_Work to be completed_: Could you print all the entries exactly?
::::::::
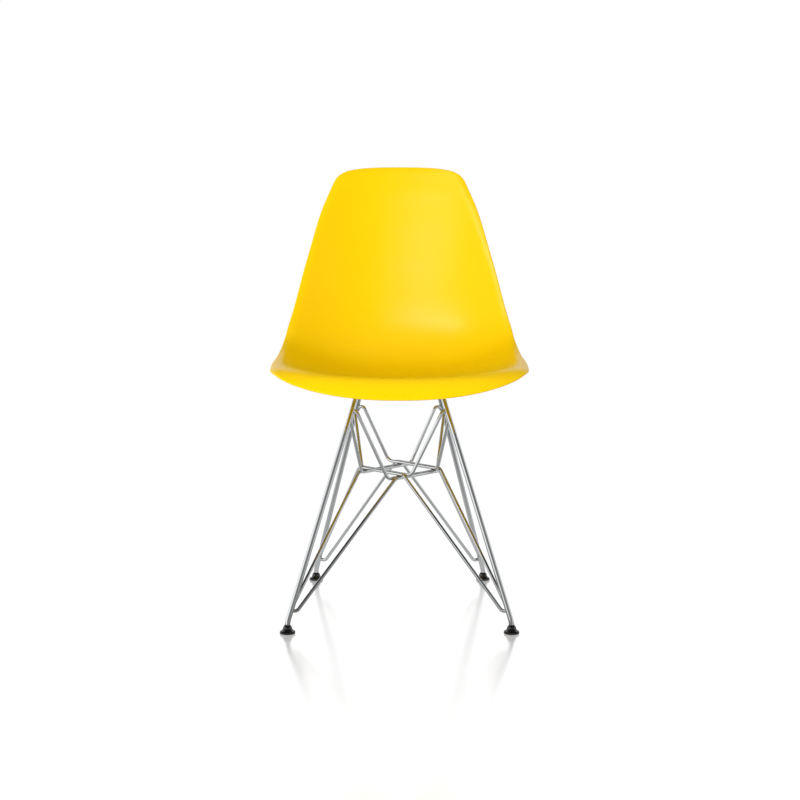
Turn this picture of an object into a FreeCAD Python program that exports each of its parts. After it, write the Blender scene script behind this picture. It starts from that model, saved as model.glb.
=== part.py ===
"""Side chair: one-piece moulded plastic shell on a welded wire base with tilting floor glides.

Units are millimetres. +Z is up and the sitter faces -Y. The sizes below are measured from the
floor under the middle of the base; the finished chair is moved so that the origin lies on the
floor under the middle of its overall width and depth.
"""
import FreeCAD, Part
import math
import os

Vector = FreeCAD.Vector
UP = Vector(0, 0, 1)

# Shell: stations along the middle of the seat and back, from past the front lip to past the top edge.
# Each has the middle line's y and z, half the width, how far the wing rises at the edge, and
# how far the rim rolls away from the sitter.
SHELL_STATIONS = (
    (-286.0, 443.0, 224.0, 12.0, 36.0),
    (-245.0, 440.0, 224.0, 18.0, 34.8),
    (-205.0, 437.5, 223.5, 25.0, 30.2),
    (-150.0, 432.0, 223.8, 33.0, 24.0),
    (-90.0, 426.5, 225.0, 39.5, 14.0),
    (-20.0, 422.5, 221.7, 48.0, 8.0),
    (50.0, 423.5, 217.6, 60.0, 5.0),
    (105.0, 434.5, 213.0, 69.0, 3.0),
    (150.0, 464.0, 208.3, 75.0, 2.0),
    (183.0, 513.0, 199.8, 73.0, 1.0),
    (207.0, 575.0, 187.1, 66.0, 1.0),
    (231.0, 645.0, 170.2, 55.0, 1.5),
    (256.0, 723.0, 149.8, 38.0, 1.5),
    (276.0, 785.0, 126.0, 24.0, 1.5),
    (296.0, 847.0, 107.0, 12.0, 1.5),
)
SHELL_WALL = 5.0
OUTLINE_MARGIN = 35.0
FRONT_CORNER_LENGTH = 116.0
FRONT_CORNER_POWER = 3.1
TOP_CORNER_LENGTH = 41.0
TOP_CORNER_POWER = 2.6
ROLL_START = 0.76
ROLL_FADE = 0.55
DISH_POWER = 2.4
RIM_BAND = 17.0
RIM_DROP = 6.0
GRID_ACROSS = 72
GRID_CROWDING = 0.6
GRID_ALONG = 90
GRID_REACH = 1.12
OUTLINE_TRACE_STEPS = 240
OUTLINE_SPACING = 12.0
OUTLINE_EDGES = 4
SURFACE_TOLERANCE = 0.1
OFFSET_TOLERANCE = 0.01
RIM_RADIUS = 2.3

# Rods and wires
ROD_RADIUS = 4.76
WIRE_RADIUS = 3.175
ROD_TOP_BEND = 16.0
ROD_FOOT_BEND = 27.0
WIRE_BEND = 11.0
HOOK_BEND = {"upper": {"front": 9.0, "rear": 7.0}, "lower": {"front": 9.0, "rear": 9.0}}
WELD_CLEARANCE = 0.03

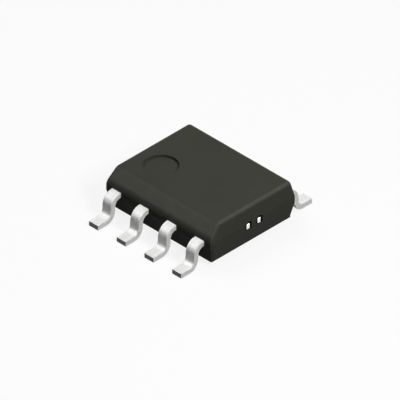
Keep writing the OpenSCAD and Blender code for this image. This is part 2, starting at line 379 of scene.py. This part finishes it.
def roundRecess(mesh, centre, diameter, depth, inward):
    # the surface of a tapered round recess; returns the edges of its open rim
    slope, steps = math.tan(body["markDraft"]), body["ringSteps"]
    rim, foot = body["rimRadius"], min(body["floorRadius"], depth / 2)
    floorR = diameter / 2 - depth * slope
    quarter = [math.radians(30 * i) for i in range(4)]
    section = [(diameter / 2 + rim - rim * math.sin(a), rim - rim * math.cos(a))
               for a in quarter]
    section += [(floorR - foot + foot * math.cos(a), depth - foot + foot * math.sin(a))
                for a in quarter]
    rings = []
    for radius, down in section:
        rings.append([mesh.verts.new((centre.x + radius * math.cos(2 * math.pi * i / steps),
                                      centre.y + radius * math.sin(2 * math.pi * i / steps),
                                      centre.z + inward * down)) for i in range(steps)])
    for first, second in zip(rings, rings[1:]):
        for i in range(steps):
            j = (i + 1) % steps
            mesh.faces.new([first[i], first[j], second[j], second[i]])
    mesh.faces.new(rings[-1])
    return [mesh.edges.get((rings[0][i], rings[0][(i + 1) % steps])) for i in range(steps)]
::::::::
_Complete answer_:
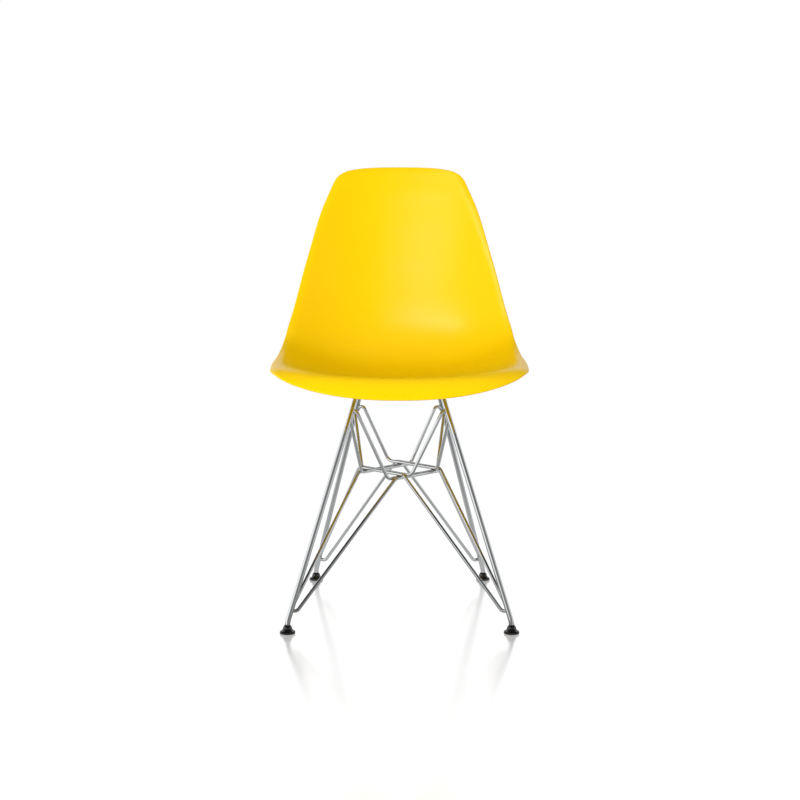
Turn this picture of an object into a FreeCAD Python program that exports each of its parts. After it, write the Blender scene script behind this picture. It starts from that model, saved as model.glb.
=== part.py ===
"""Side chair: one-piece moulded plastic shell on a welded wire base with tilting floor glides.

Units are millimetres. +Z is up and the sitter faces -Y. The sizes below are measured from the
floor under the middle of the base; the finished chair is moved so that the origin lies on the
floor under the middle of its overall width and depth.
"""
import FreeCAD, Part
import math
import os

Vector = FreeCAD.Vector
UP = Vector(0, 0, 1)

# Shell: stations along the middle of the seat and back, from past the front lip to past the top edge.
# Each has the middle line's y and z, half the width, how far the wing rises at the edge, and
# how far the rim rolls away from the sitter.
SHELL_STATIONS = (
    (-286.0, 443.0, 224.0, 12.0, 36.0),
    (-245.0, 440.0, 224.0, 18.0, 34.8),
    (-205.0, 437.5, 223.5, 25.0, 30.2),
    (-150.0, 432.0, 223.8, 33.0, 24.0),
    (-90.0, 426.5, 225.0, 39.5, 14.0),
    (-20.0, 422.5, 221.7, 48.0, 8.0),
    (50.0, 423.5, 217.6, 60.0, 5.0),
    (105.0, 434.5, 213.0, 69.0, 3.0),
    (150.0, 464.0, 208.3, 75.0, 2.0),
    (183.0, 513.0, 199.8, 73.0, 1.0),
    (207.0, 575.0, 187.1, 66.0, 1.0),
    (231.0, 645.0, 170.2, 55.0, 1.5),
    (256.0, 723.0, 149.8, 38.0, 1.5),
    (276.0, 785.0, 126.0, 24.0, 1.5),
    (296.0, 847.0, 107.0, 12.0, 1.5),
)
SHELL_WALL = 5.0
OUTLINE_MARGIN = 35.0
FRONT_CORNER_LENGTH = 116.0
FRONT_CORNER_POWER = 3.1
TOP_CORNER_LENGTH = 41.0
TOP_CORNER_POWER = 2.6
ROLL_START = 0.76
ROLL_FADE = 0.55
DISH_POWER = 2.4
RIM_BAND = 17.0
RIM_DROP = 6.0
GRID_ACROSS = 72
GRID_CROWDING = 0.6
GRID_ALONG = 90
GRID_REACH = 1.12
OUTLINE_TRACE_STEPS = 240
OUTLINE_SPACING = 12.0
OUTLINE_EDGES = 4
SURFACE_TOLERANCE = 0.1
OFFSET_TOLERANCE = 0.01
RIM_RADIUS = 2.3

# Rods and wires
ROD_RADIUS = 4.76
WIRE_RADIUS = 3.175
ROD_TOP_BEND = 16.0
ROD_FOOT_BEND = 27.0
WIRE_BEND = 11.0
HOOK_BEND = {"upper": {"front": 9.0, "rear": 7.0}, "lower": {"front": 9.0, "rear": 9.0}}
WELD_CLEARANCE = 0.03

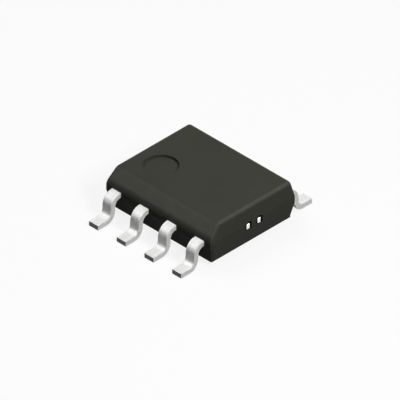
Keep writing the OpenSCAD and Blender code for this image. This is part 2, starting at line 379 of scene.py. This part finishes it.
def roundRecess(mesh, centre, diameter, depth, inward):
    # the surface of a tapered round recess; returns the edges of its open rim
    slope, steps = math.tan(body["markDraft"]), body["ringSteps"]
    rim, foot = body["rimRadius"], min(body["floorRadius"], depth / 2)
    floorR = diameter / 2 - depth * slope
    quarter = [math.radians(30 * i) for i in range(4)]
    section = [(diameter / 2 + rim - rim * math.sin(a), rim - rim * math.cos(a))
               for a in quarter]
    section += [(floorR - foot + foot * math.cos(a), depth - foot + foot * math.sin(a))
                for a in quarter]
    rings = []
    for radius, down in section:
        rings.append([mesh.verts.new((centre.x + radius * math.cos(2 * math.pi * i / steps),
                                      centre.y + radius * math.sin(2 * math.pi * i / steps),
                                      centre.z + inward * down)) for i in range(steps)])
    for first, second in zip(rings, rings[1:]):
        for i in range(steps):
            j = (i + 1) % steps
            mesh.faces.new([first[i], first[j], second[j], second[i]])
    mesh.faces.new(rings[-1])
    return [mesh.edges.get((rings[0][i], rings[0][(i + 1) % steps])) for i in range(steps)]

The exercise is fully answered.